8

Feb

The Fault in Our Stars

The Fault in Our Stars

by John Green

Find it at: Your library | Amazon | IndieBound

Published: Dutton Juvenile  (January 10, 2012)

Recommended Reading Age: 14 & up

In a nutshell: One of my reading goals for 2013 was to read more YA fiction, so I started out full speed with the heavy-hitter of 2012– The Fault in Our Stars. And boy, does it hit you. Like a book in the face. I haven’t cried that much reading a book since See You at Harry’s. I knew it was going to be that way. After countless recommendations from teachers who visit the library, and after my husband read it… the tears were inevitable. John Green gets under your skin.

Alright (cracks knuckles), here we go.

Hazel Grace Lancaster is a 16-year-old stage IV cancer survivor and things for her are looking anything but up. Between reading her favorite novel, “An Imperial Affliction”,  again, watching American’s Next Top Model, trying to catch her breath with her extremely weak lungs — her circumstances isolate her from any chance of having a normal teenage life. And her situation as a three year survivor, teetering a fine line between healthy and sick, may never get better.

Hazel’s mother gently forces her to attend a youth cancer support group she dreads going to. Between the annoying group leader, Patrick, the sob stories, and the disappearance of members due to passing into life eternal, it’s no wonder Hazel is as depressed as she is. That is until the day Augustus Waters showed up. Augustus (Gus), a cancer survivor himself who lost his leg to osteosarcomais, is there to support his best friend, Issac, who will soon go blind. Intrigued by Hazel, he approaches her the moment the group ends their meeting and invites her to his house to watch a movie. And so their star-crossed relationship begins.

After sharing ‘An Imperial Affliction ‘and her obsession with getting in contact with the author, Peter Van Houten, with Augustus, he decides to use the wish he never used from the “Genie Wish Foundation” (think Make a Wish Foundation) to fly both of them out along with Hazel’s mother to Amsterdam to meet the recluse Van Houton.

Okay, here is where my nerdiness comes out. I love (other than that whole love at first sight situation at the cancer support group) that reading is what brought Hazel and Gus together at first. The sharing of their favorite, most cherished books, which I find a very intimate glimpse into someone’s perspective.  It was the topic of their early conversations, and the driving force of evolution for their relationship.

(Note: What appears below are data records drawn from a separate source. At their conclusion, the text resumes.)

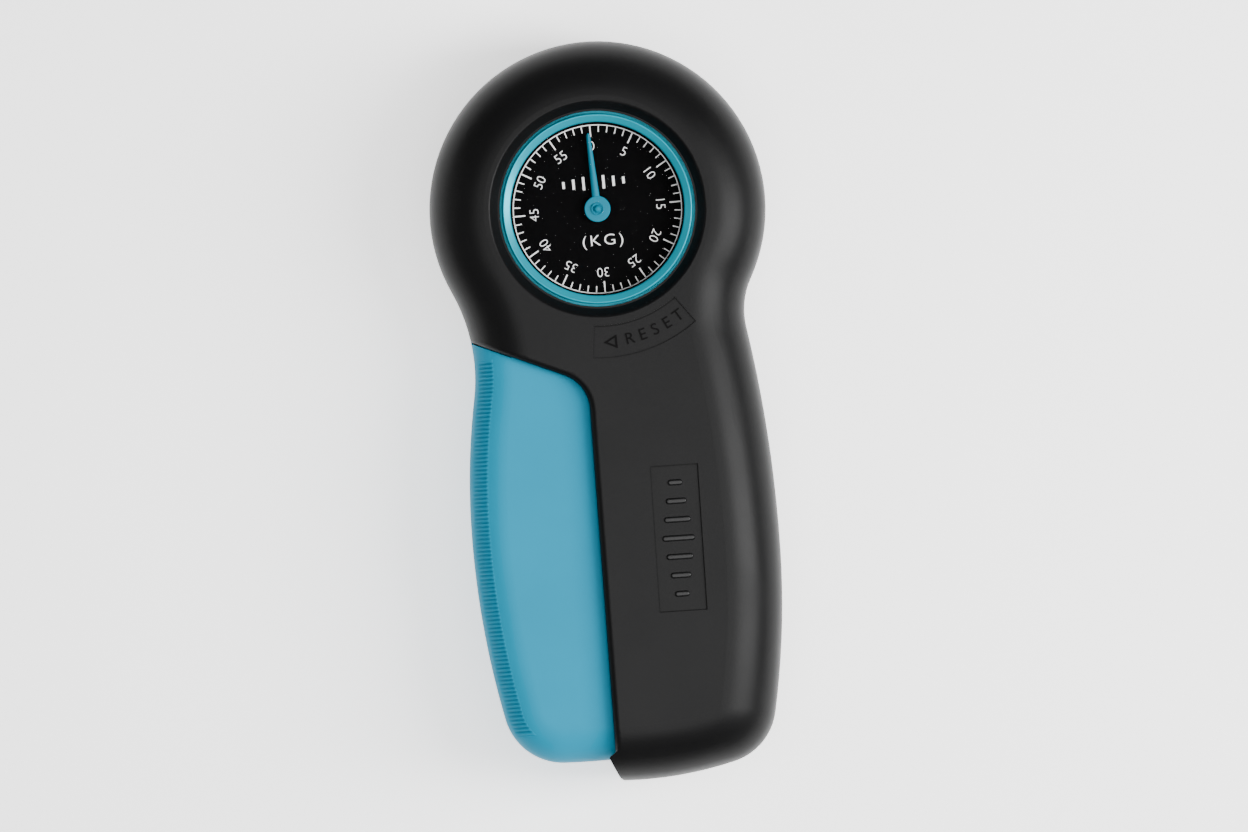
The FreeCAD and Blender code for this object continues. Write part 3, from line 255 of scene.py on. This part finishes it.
def metal_finish(name, colour, roughness, stretch=(1, 1, 1), grain=0.25, depth=0.004):
    """Machined or plated metal: fine lines stretched along the working direction, and a slight bloom."""
    made, tree, shader, where = finish_base(name, colour, roughness, metallic=1.0)
    bloom_size, bloom_shade = 5.0, 0.86
    lines = noise_in(tree, where, grain, 3.0, stretch)
    bloom = noise_in(tree, where, bloom_size, 3.0)
    dark = [c * bloom_shade for c in colour]
    tree.links.new(ramp_between(tree, bloom, dark, colour), shader.inputs["Base Color"])
    tree.links.new(rough_between(tree, lines, roughness - 0.07, roughness + 0.09), shader.inputs["Roughness"])
    tree.links.new(bump_from(tree, lines, depth), shader.inputs["Normal"])
    return made


def clear_lens_finish():
    """Clear acrylic: almost nothing but a weak reflection, with the faintest wiping marks in it."""
    cover, gloss, roughest, wipe_size = 0.03, 0.02, 0.03, 1.5
    made, tree, shader, where = finish_base("clear_lens", (0.0, 0.0, 0.0), roughest, specular=gloss)
    shader.inputs["Alpha"].default_value = cover
    wipes = noise_in(tree, where, wipe_size, 4.0, (1, 6, 1))
    tree.links.new(rough_between(tree, wipes, 0.0, roughest), shader.inputs["Roughness"])
    return made


BODY_BLACK = (0.0045, 0.0045, 0.0047)
PANEL_BLACK = (0.0042, 0.0042, 0.0043)
# Painted shade: a darker black for the shade inside engraved letters.
ENGRAVING_SHADE_BLACK = (0.0022, 0.0022, 0.0022)
# Painted shade: a dark line for the shadow at the walls of the two sunk panels.
EDGE_SHADE_BLACK = (0.004, 0.004, 0.004)
ENAMEL_BLACK = (0.0016, 0.0016, 0.0018)
PRINT_WHITE = (0.97, 0.97, 0.97)
HANDLE_BLUE = (0.0, 0.23, 0.37)
BEZEL_BLUE = (0.0, 0.27, 0.36)
POINTER_BLUE = (0.0, 0.18, 0.27)

black_shell = moulded_finish("black_shell", BODY_BLACK, 0.40, 0.35, 0.010, 0.10, 0.10)
black_relief = moulded_finish("black_relief", BODY_BLACK, 0.36, 0.35, 0.006, 0.10, 0.22)
panel_black = moulded_finish("panel_black", PANEL_BLACK, 0.46, 0.35, 0.010, 0.10, 0.12)
# Painted shade for the inside of engraved letters.
painted_engraving_shade = moulded_finish("painted_engraving_shade", ENGRAVING_SHADE_BLACK, 0.6, 0.35, 0.006, 0.10, 0.05)
# Painted shade for the shadow at the sunk panels' walls.
painted_edge_shade = moulded_finish("painted_edge_shade", EDGE_SHADE_BLACK, 0.55, 0.35, 0.006, 0.10, 0.07)
blue_cover = moulded_finish("blue_cover", HANDLE_BLUE, 0.45, 0.30, 0.006, 0.03, 0.05)
bezel_satin = moulded_finish("bezel_satin", BEZEL_BLUE, 0.33, 0.22, 0.004, 0.05, 0.2, metallic=0.3)
dial_enamel = moulded_finish("dial_enamel", ENAMEL_BLACK, 0.6, 0.8, 0.001, 0.15, 0.02)
dial_white = moulded_finish("dial_white", PRINT_WHITE, 0.6, 0.8, 0.001, 0.02, 0.1)
pointer_paint = moulded_finish("pointer_paint", POINTER_BLUE, 0.42, 0.15, 0.004, 0.06, 0.1)
carrier_plastic = moulded_finish("carrier_plastic", (0.10, 0.10, 0.105), 0.5, 0.3, 0.01)
ring_gloss = moulded_finish("ring_gloss", (0.008, 0.008, 0.008), 0.28, 0.3, 0.003)
black_rubber = moulded_finish("black_rubber", (0.018, 0.018, 0.018), 0.75, 0.2, 0.02)
zinc_steel = metal_finish("zinc_steel", (0.56, 0.57, 0.59), 0.30, (1, 8, 1))
spring_wire = metal_finish("spring_wire", (0.36, 0.37, 0.39), 0.33, (1, 1, 10), 0.2)
brushed_brass = metal_finish("brushed_brass", (0.72, 0.52, 0.22), 0.28, (12, 1, 1))
clear_lens = clear_lens_finish()


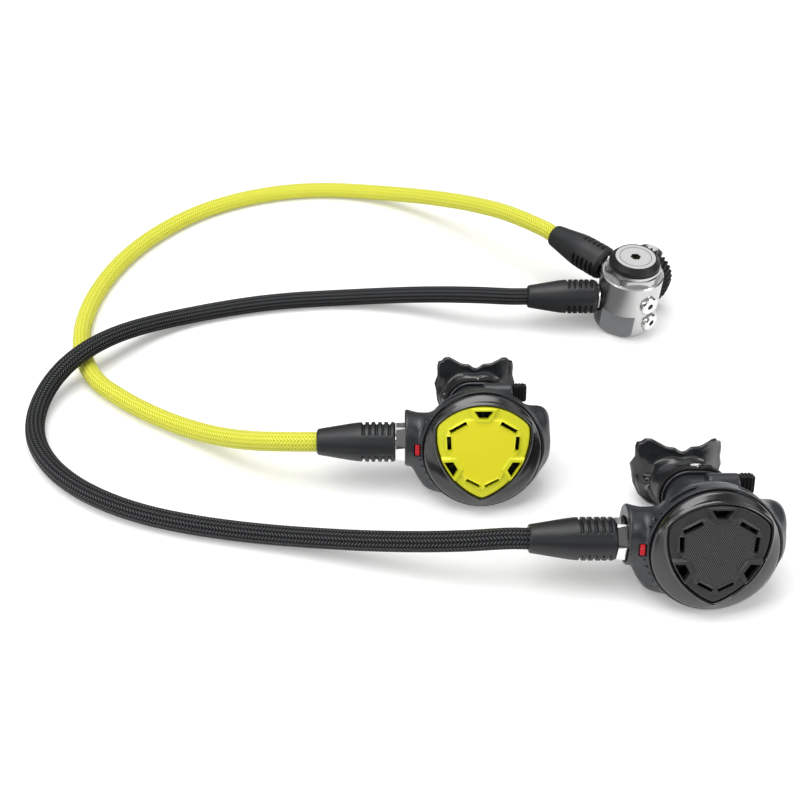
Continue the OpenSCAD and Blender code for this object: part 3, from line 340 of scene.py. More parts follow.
def braid(name, painted_groove_shade, over, painted_glint, roughness, sheen, specular):
    """Plaited cover: columns of slanting strands that lean left and right in turn, by the mesh's UVs, with
    painted shade in the grooves and a painted highlight on the strands' tops.
    """
    shader = Shader(name, over, roughness)
    uv = shader.node("UVMap", uv_map="plait")
    across, along = shader.axis(uv, 0), shader.axis(uv, 1)
    part = shader.math("FRACT", across)
    odd = shader.math("FRACT", shader.times(shader.math("FLOOR", across), 0.5))
    lean = shader.math("ABSOLUTE", shader.math("SUBTRACT", shader.times(odd, 2.0), part))
    phase = shader.math("ADD", along, shader.times(lean, PLAIT_LEAN))
    strand = shader.math("ABSOLUTE", shader.math("SINE", shader.times(phase, pi)))
    edge = shader.math("SINE", shader.times(part, pi))
    height = shader.times(shader.math("POWER", strand, 0.7), shader.math("POWER", edge, 0.22))
    fibre = shader.noise(5200, 2)
    # Painted shade: low parts between the strands take a darker copy of the strands' colour
    colour = shader.mix(shader.range(height, 0.25, 0.8), painted_groove_shade, over)
    # Painted highlight: the strands' highest parts, speckled by the fibre noise, turn towards a pale glint
    # colour
    colour = shader.mix(shader.times(shader.range(height, 0.82, 1.0), fibre), colour, painted_glint)
    shader.set("Base Color", colour)
    shader.set("Sheen Weight", sheen)
    shader.set("Sheen Roughness", 0.4)
    shader.set("Specular IOR Level", specular)
    shader.bump(shader.math("ADD", height, shader.times(fibre, 0.15)), 0.35, 0.8)
    return shader.material


def button_material(name, field, band, dotted):
    """The purge button: a middle field, dotted on the grey one, inside a plain band."""
    shader = Shader(name, band, 0.42)
    inside = shader.node("Attribute", out="Fac", attribute_name="field")
    cloud = shader.noise(120, 3)
    if dotted:
        point = shader.object_point()
        across = shader.times(shader.axis(point, 0), tau / (DOT_PITCH * MM))
        up = shader.times(shader.axis(point, 1), tau / (DOT_PITCH * sqrt(3) * MM))
        waves = shader.times(shader.math("COSINE", across), shader.math("COSINE", up))
        dots = shader.range(waves, 0.0, 0.6)
        middle = shader.mix(dots, *field)
        shader.bump(shader.times(dots, inside), 0.1, 0.8)
    else:
        middle = shader.mix(cloud, *field)
        shader.bump(shader.noise(2600, 2), 0.015, 0.5)
    border = shader.mix(cloud, band, tuple(c * 1.12 for c in band))
    shader.set("Base Color", shader.mix(inside, border, middle))
    shader.set("Roughness", shader.range(cloud, 0.3, 0.7, 0.36, 0.48))
    return shader.material


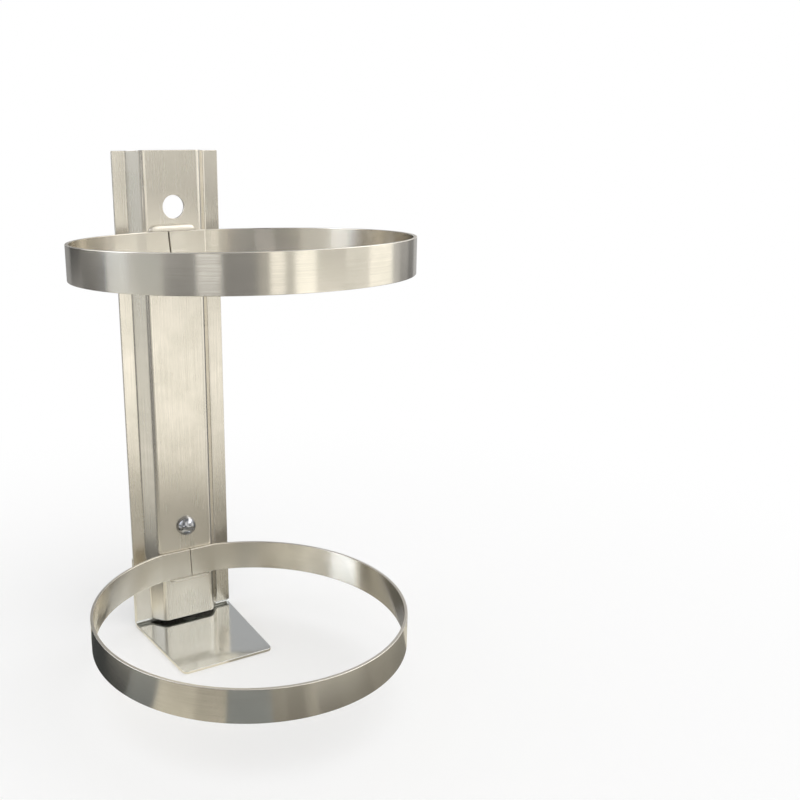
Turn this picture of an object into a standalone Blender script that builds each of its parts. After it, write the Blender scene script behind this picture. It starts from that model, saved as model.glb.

I found John Green’s much hyped book, The Fault in Our Stars, honest and funny and heartbreaking. I thought I would be let down after all the positive attention it has received over the past year, but that didn’t end up affecting me. Instead, it left me with scattered clumps of moist tissues and a half-eaten gallon of cookie dough ice cream as I turned the last page in the late hours of the night.

Don’t take my word for it: “Green has a fantastic ability to create real characters you can connect with. Other readers have suggested taking on this book when you’re alone with a box of tissues – as those around you may give you strange looks, confused as to whether you’re laughing out loud or crying. You’ll fall in love with these characters, laugh with them and never want to let them go.” – review from Beyond the Bookend

Trailer:

Source of the book reviewed: Purchased fair and square from Lawrence’s local bookstore, The Raven.